I purchased a Maxtor 250g which includes their ATA133 PCI board. The
question is since my MB supports ATA100 is there much of a performance if I
don't use the Maxtor board? The new drive will be installed as "D" since
some of my software installed on "C" is registered and references to
something on the drive to run. I have tried to move the software to another
drive and it' will not run. The new drive will be used mainly for video
editing and so far I have had no issues with the present ATA100 drive. Just
needed more space...


TIA
 
Woodchuck said:
I purchased a Maxtor 250g which includes their ATA133 PCI board. The
question is since my MB supports ATA100 is there much of a performance if I
don't use the Maxtor board?

No, it'll work fine. Video editing work requires mostly a high
sustained transfer rate. The transfer rate for a single drive will be
well under the limit of the ATA100 interface.

-WD
 
I purchased a Maxtor 250g which includes their ATA133 PCI
board. The question is since my MB supports ATA100 is there
much of a performance if I don't use the Maxtor board?

Nope, none.
The new drive will be installed as "D" since some of my
software installed on "C" is registered and references to
something on the drive to run. I have tried to move the
software to another drive and it' will not run.

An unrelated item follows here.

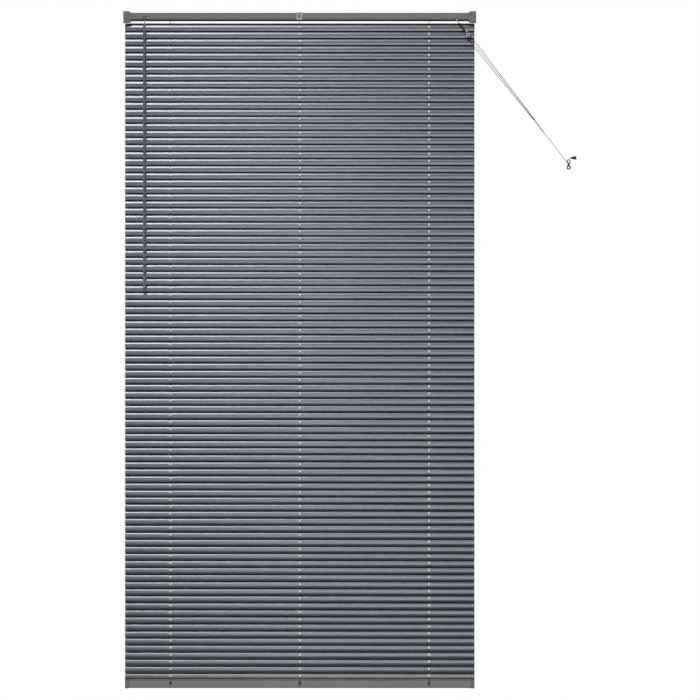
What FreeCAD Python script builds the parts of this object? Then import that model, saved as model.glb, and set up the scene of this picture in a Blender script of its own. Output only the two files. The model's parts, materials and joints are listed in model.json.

You should be able to make the new drive the boot drive
if you want to do that. You just have to do it the right way.
The new drive will be used mainly for video editing
and so far I have had no issues with the present
ATA100 drive. Just needed more space...

And the PCI card will be limited by the PCI bus anyway.

One other consideration is support for drives over 137GB
tho. The motherboard bios may not have that, but can
often be flashed with the latest version to support that.
 
I purchased a Maxtor 250g which includes their ATA133 PCI board. The
question is since my MB supports ATA100 is there much of a performance if I
don't use the Maxtor board?

You won't notice any performance difference.

The main reason Maxtor included that pci board is because lots of
older mobo's didn't support disks of that size and this pci board
does.

You should check if your mobo supports disks larger then 137GB, or if
there is a bios update for the board that adds it. The term to look
for is "48 bit LBA addressing".

If the mobo doesn't support it you can use the ata133 pci board.
 
Will Dormann said:
No, it'll work fine.
Video editing work requires mostly a high sustained transfer rate.
Nonsense.

The transfer rate for a single drive will be
well under the limit of the ATA100 interface.

Actually, the single track transfer rate of some current drives may well
challenge that. With todays huge capacity drives a single track (or a cylinder)
may fit most (contiguous) files.
 
Woodchuck said:
I purchased a Maxtor 250g which includes their ATA133 PCI board.
The question is since my MB supports ATA100 is there much of a
performance hit if I don't use the Maxtor board?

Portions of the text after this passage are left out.